**SOURCE DATA**

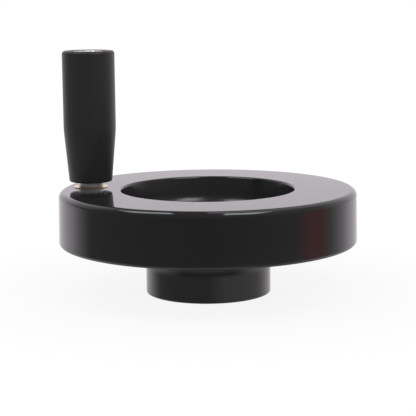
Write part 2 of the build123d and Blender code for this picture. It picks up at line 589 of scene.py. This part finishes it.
# %% Phenolic: a rolling, hazy gloss
RIPPLE = 5.0  # mm between two swells of the surface
RIPPLE_HEIGHT = 0.0006  # mm
HAZE = 18.0  # mm across a patch of duller gloss
CLEAREST = 0.05  # roughness of the buffed gloss, from its clearest patches
HAZIEST = 0.1  # to its haziest

phenolic, tree = new_material("buffed_black_phenolic")
place = node(tree, "TexCoord", {}).outputs["Object"]
swell = node(tree, "TexNoise", {"Vector": place, "Scale": 1 / (RIPPLE * MM), "Detail": 1.0})
rolling = node(
    tree,
    "Bump",
    {"Height": swell.outputs["Fac"], "Strength": 1.0, "Distance": RIPPLE_HEIGHT * MM},
)
haze = node(tree, "TexNoise", {"Vector": place, "Scale": 1 / (HAZE * MM), "Detail": 4.0})
gloss = node(tree, "MapRange", {"Value": haze.outputs["Fac"], "To Min": CLEAREST, "To Max": HAZIEST})
print(f"{phenolic.name}: roughness from {CLEAREST} to {HAZIEST} on the rim")

# %% Phenolic: the dull dish, and the shader
DISH_DULLNESS = 0.17  # roughness that the unbuffed dish has more than the rest
dull_radius = dish_mouth_radius - 0.8  # the dish is fully dull inside this radius
buffed_radius = dish_mouth_radius + 0.2  # and the face is fully buffed outside this one

# The distance from the wheel's axis is the length of the place with its height set to 0.
flat = node(tree, "VectorMath", {0: place, 1: (1, 1, 0)}, operation="MULTIPLY").outputs["Vector"]
radius = node(tree, "VectorMath", {0: flat}, operation="LENGTH").outputs["Value"]
dull = node(
    tree,
    "MapRange",
    {
        "Value": radius,
        "From Min": dull_radius * MM,
        "From Max": buffed_radius * MM,
        "To Min": DISH_DULLNESS,
        "To Max": 0.0,
    },
)
# Only what lies above the rim's foot is dulled, so that the hub keeps its gloss.
height = node(tree, "SeparateXYZ", {"Vector": place}).outputs["Z"]
above_hub = node(tree, "Math", {0: height, 1: rim_foot_z * MM}, operation="GREATER_THAN")
roughness = node(
    tree,
    "Math",
    {0: dull.outputs["Result"], 1: above_hub.outputs["Value"], 2: gloss.outputs["Result"]},
    operation="MULTIPLY_ADD",
)
shader = node(
    tree,
    "BsdfPrincipled",
    {
        "Base Color": linear("#242425"),
        "Roughness": roughness.outputs["Value"],
        "IOR": 1.6,
        "Normal": rolling.outputs["Normal"],
    },
)
node(tree, "OutputMaterial", {"Surface": shader.outputs["BSDF"]})
print(f"{phenolic.name}: {len(tree.nodes)} nodes, dull inside a radius of {dull_radius:.1f} mm")

# %% [markdown]
# ## Black grip plastic, moulded against a spark-eroded mould
#
# The grip is a tough thermoplastic. Its mould was spark eroded, which leaves a fine even grain, so that
# the hand doesn't slip. The grain spreads every reflection, and the grip looks matt and a shade lighter
# than the wheel. The grain is finer than most renders show, so a bump in the material is enough for it.

# %% Grip plastic
GRAIN = 0.35  # mm, about twice the real grain, so that it shows
GRAIN_HEIGHT = 0.012  # mm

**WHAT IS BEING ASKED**
Go through the material above line by line and copy it exactly.

**SOLUTION FOR THIS EXERCISE**
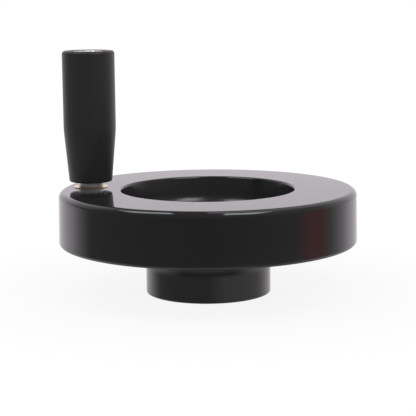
Write part 2 of the build123d and Blender code for this picture. It picks up at line 589 of scene.py. This part finishes it.
# %% Phenolic: a rolling, hazy gloss
RIPPLE = 5.0  # mm between two swells of the surface
RIPPLE_HEIGHT = 0.0006  # mm
HAZE = 18.0  # mm across a patch of duller gloss
CLEAREST = 0.05  # roughness of the buffed gloss, from its clearest patches
HAZIEST = 0.1  # to its haziest

phenolic, tree = new_material("buffed_black_phenolic")
place = node(tree, "TexCoord", {}).outputs["Object"]
swell = node(tree, "TexNoise", {"Vector": place, "Scale": 1 / (RIPPLE * MM), "Detail": 1.0})
rolling = node(
    tree,
    "Bump",
    {"Height": swell.outputs["Fac"], "Strength": 1.0, "Distance": RIPPLE_HEIGHT * MM},
)
haze = node(tree, "TexNoise", {"Vector": place, "Scale": 1 / (HAZE * MM), "Detail": 4.0})
gloss = node(tree, "MapRange", {"Value": haze.outputs["Fac"], "To Min": CLEAREST, "To Max": HAZIEST})
print(f"{phenolic.name}: roughness from {CLEAREST} to {HAZIEST} on the rim")

# %% Phenolic: the dull dish, and the shader
DISH_DULLNESS = 0.17  # roughness that the unbuffed dish has more than the rest
dull_radius = dish_mouth_radius - 0.8  # the dish is fully dull inside this radius
buffed_radius = dish_mouth_radius + 0.2  # and the face is fully buffed outside this one

# The distance from the wheel's axis is the length of the place with its height set to 0.
flat = node(tree, "VectorMath", {0: place, 1: (1, 1, 0)}, operation="MULTIPLY").outputs["Vector"]
radius = node(tree, "VectorMath", {0: flat}, operation="LENGTH").outputs["Value"]
dull = node(
    tree,
    "MapRange",
    {
        "Value": radius,
        "From Min": dull_radius * MM,
        "From Max": buffed_radius * MM,
        "To Min": DISH_DULLNESS,
        "To Max": 0.0,
    },
)
# Only what lies above the rim's foot is dulled, so that the hub keeps its gloss.
height = node(tree, "SeparateXYZ", {"Vector": place}).outputs["Z"]
above_hub = node(tree, "Math", {0: height, 1: rim_foot_z * MM}, operation="GREATER_THAN")
roughness = node(
    tree,
    "Math",
    {0: dull.outputs["Result"], 1: above_hub.outputs["Value"], 2: gloss.outputs["Result"]},
    operation="MULTIPLY_ADD",
)
shader = node(
    tree,
    "BsdfPrincipled",
    {
        "Base Color": linear("#242425"),
        "Roughness": roughness.outputs["Value"],
        "IOR": 1.6,
        "Normal": rolling.outputs["Normal"],
    },
)
node(tree, "OutputMaterial", {"Surface": shader.outputs["BSDF"]})
print(f"{phenolic.name}: {len(tree.nodes)} nodes, dull inside a radius of {dull_radius:.1f} mm")

# %% [markdown]
# ## Black grip plastic, moulded against a spark-eroded mould
#
# The grip is a tough thermoplastic. Its mould was spark eroded, which leaves a fine even grain, so that
# the hand doesn't slip. The grain spreads every reflection, and the grip looks matt and a shade lighter
# than the wheel. The grain is finer than most renders show, so a bump in the material is enough for it.

# %% Grip plastic
GRAIN = 0.35  # mm, about twice the real grain, so that it shows
GRAIN_HEIGHT = 0.012  # mm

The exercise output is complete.